Source data

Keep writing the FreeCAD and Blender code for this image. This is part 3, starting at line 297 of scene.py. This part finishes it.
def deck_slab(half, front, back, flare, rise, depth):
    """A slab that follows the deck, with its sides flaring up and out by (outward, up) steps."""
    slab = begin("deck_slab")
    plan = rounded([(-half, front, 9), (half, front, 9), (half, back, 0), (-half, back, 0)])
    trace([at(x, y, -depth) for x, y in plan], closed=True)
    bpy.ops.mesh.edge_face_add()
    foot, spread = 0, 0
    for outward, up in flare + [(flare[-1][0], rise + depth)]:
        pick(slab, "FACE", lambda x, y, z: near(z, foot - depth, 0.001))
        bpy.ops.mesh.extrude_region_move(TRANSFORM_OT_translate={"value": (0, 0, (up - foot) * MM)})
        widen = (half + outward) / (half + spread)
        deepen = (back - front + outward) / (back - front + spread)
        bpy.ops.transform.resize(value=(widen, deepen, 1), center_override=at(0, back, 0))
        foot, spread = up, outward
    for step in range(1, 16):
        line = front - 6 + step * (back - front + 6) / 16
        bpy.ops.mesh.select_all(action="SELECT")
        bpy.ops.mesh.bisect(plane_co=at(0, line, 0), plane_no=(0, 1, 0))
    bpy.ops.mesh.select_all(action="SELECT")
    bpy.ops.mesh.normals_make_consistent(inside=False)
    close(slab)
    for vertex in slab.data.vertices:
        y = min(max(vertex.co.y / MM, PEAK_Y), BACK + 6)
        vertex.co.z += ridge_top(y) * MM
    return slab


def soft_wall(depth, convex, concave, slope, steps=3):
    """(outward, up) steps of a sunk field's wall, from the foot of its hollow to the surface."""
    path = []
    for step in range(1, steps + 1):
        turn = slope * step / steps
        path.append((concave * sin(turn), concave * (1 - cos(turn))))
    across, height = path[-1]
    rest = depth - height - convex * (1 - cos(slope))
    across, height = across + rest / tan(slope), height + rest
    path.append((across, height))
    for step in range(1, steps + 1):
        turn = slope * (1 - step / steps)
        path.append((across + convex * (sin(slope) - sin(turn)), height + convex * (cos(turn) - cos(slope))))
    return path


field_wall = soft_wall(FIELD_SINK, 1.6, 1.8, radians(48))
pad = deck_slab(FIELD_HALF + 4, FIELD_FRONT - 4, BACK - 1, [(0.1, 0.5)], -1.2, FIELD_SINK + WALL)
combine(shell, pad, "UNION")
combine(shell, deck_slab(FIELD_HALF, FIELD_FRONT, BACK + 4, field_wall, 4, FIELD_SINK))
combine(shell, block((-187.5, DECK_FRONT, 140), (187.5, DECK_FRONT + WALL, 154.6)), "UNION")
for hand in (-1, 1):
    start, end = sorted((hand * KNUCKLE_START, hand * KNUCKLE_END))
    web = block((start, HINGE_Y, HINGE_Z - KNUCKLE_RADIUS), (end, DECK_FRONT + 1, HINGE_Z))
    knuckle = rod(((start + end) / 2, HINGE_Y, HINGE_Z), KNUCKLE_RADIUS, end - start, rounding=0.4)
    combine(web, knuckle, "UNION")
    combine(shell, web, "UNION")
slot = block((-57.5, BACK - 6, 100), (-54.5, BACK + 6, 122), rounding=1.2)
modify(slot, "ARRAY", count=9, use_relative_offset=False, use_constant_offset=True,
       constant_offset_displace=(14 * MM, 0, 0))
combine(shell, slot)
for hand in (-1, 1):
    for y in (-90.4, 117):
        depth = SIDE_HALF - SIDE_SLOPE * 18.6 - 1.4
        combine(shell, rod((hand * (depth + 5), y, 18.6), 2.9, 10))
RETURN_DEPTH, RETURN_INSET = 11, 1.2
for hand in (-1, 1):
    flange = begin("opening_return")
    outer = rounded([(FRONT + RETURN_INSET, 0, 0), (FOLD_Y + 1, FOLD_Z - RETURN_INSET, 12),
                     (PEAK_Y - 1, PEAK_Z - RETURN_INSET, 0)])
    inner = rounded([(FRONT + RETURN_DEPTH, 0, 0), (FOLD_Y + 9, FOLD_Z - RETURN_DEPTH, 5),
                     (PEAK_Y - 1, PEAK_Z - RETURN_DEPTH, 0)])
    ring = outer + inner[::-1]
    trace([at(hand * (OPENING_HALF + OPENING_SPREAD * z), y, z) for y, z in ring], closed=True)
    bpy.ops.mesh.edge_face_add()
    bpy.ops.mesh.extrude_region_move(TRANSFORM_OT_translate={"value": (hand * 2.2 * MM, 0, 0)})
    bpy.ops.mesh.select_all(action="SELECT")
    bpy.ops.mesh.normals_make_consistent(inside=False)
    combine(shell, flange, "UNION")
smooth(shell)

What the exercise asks
Write down every line of the data exactly as it appears above.

Exercise output
Keep writing the FreeCAD and Blender code for this image. This is part 3, starting at line 297 of scene.py. This part finishes it.
def deck_slab(half, front, back, flare, rise, depth):
    """A slab that follows the deck, with its sides flaring up and out by (outward, up) steps."""
    slab = begin("deck_slab")
    plan = rounded([(-half, front, 9), (half, front, 9), (half, back, 0), (-half, back, 0)])
    trace([at(x, y, -depth) for x, y in plan], closed=True)
    bpy.ops.mesh.edge_face_add()
    foot, spread = 0, 0
    for outward, up in flare + [(flare[-1][0], rise + depth)]:
        pick(slab, "FACE", lambda x, y, z: near(z, foot - depth, 0.001))
        bpy.ops.mesh.extrude_region_move(TRANSFORM_OT_translate={"value": (0, 0, (up - foot) * MM)})
        widen = (half + outward) / (half + spread)
        deepen = (back - front + outward) / (back - front + spread)
        bpy.ops.transform.resize(value=(widen, deepen, 1), center_override=at(0, back, 0))
        foot, spread = up, outward
    for step in range(1, 16):
        line = front - 6 + step * (back - front + 6) / 16
        bpy.ops.mesh.select_all(action="SELECT")
        bpy.ops.mesh.bisect(plane_co=at(0, line, 0), plane_no=(0, 1, 0))
    bpy.ops.mesh.select_all(action="SELECT")
    bpy.ops.mesh.normals_make_consistent(inside=False)
    close(slab)
    for vertex in slab.data.vertices:
        y = min(max(vertex.co.y / MM, PEAK_Y), BACK + 6)
        vertex.co.z += ridge_top(y) * MM
    return slab


def soft_wall(depth, convex, concave, slope, steps=3):
    """(outward, up) steps of a sunk field's wall, from the foot of its hollow to the surface."""
    path = []
    for step in range(1, steps + 1):
        turn = slope * step / steps
        path.append((concave * sin(turn), concave * (1 - cos(turn))))
    across, height = path[-1]
    rest = depth - height - convex * (1 - cos(slope))
    across, height = across + rest / tan(slope), height + rest
    path.append((across, height))
    for step in range(1, steps + 1):
        turn = slope * (1 - step / steps)
        path.append((across + convex * (sin(slope) - sin(turn)), height + convex * (cos(turn) - cos(slope))))
    return path


field_wall = soft_wall(FIELD_SINK, 1.6, 1.8, radians(48))
pad = deck_slab(FIELD_HALF + 4, FIELD_FRONT - 4, BACK - 1, [(0.1, 0.5)], -1.2, FIELD_SINK + WALL)
combine(shell, pad, "UNION")
combine(shell, deck_slab(FIELD_HALF, FIELD_FRONT, BACK + 4, field_wall, 4, FIELD_SINK))
combine(shell, block((-187.5, DECK_FRONT, 140), (187.5, DECK_FRONT + WALL, 154.6)), "UNION")
for hand in (-1, 1):
    start, end = sorted((hand * KNUCKLE_START, hand * KNUCKLE_END))
    web = block((start, HINGE_Y, HINGE_Z - KNUCKLE_RADIUS), (end, DECK_FRONT + 1, HINGE_Z))
    knuckle = rod(((start + end) / 2, HINGE_Y, HINGE_Z), KNUCKLE_RADIUS, end - start, rounding=0.4)
    combine(web, knuckle, "UNION")
    combine(shell, web, "UNION")
slot = block((-57.5, BACK - 6, 100), (-54.5, BACK + 6, 122), rounding=1.2)
modify(slot, "ARRAY", count=9, use_relative_offset=False, use_constant_offset=True,
       constant_offset_displace=(14 * MM, 0, 0))
combine(shell, slot)
for hand in (-1, 1):
    for y in (-90.4, 117):
        depth = SIDE_HALF - SIDE_SLOPE * 18.6 - 1.4
        combine(shell, rod((hand * (depth + 5), y, 18.6), 2.9, 10))
RETURN_DEPTH, RETURN_INSET = 11, 1.2
for hand in (-1, 1):
    flange = begin("opening_return")
    outer = rounded([(FRONT + RETURN_INSET, 0, 0), (FOLD_Y + 1, FOLD_Z - RETURN_INSET, 12),
                     (PEAK_Y - 1, PEAK_Z - RETURN_INSET, 0)])
    inner = rounded([(FRONT + RETURN_DEPTH, 0, 0), (FOLD_Y + 9, FOLD_Z - RETURN_DEPTH, 5),
                     (PEAK_Y - 1, PEAK_Z - RETURN_DEPTH, 0)])
    ring = outer + inner[::-1]
    trace([at(hand * (OPENING_HALF + OPENING_SPREAD * z), y, z) for y, z in ring], closed=True)
    bpy.ops.mesh.edge_face_add()
    bpy.ops.mesh.extrude_region_move(TRANSFORM_OT_translate={"value": (hand * 2.2 * MM, 0, 0)})
    bpy.ops.mesh.select_all(action="SELECT")
    bpy.ops.mesh.normals_make_consistent(inside=False)
    combine(shell, flange, "UNION")
smooth(shell)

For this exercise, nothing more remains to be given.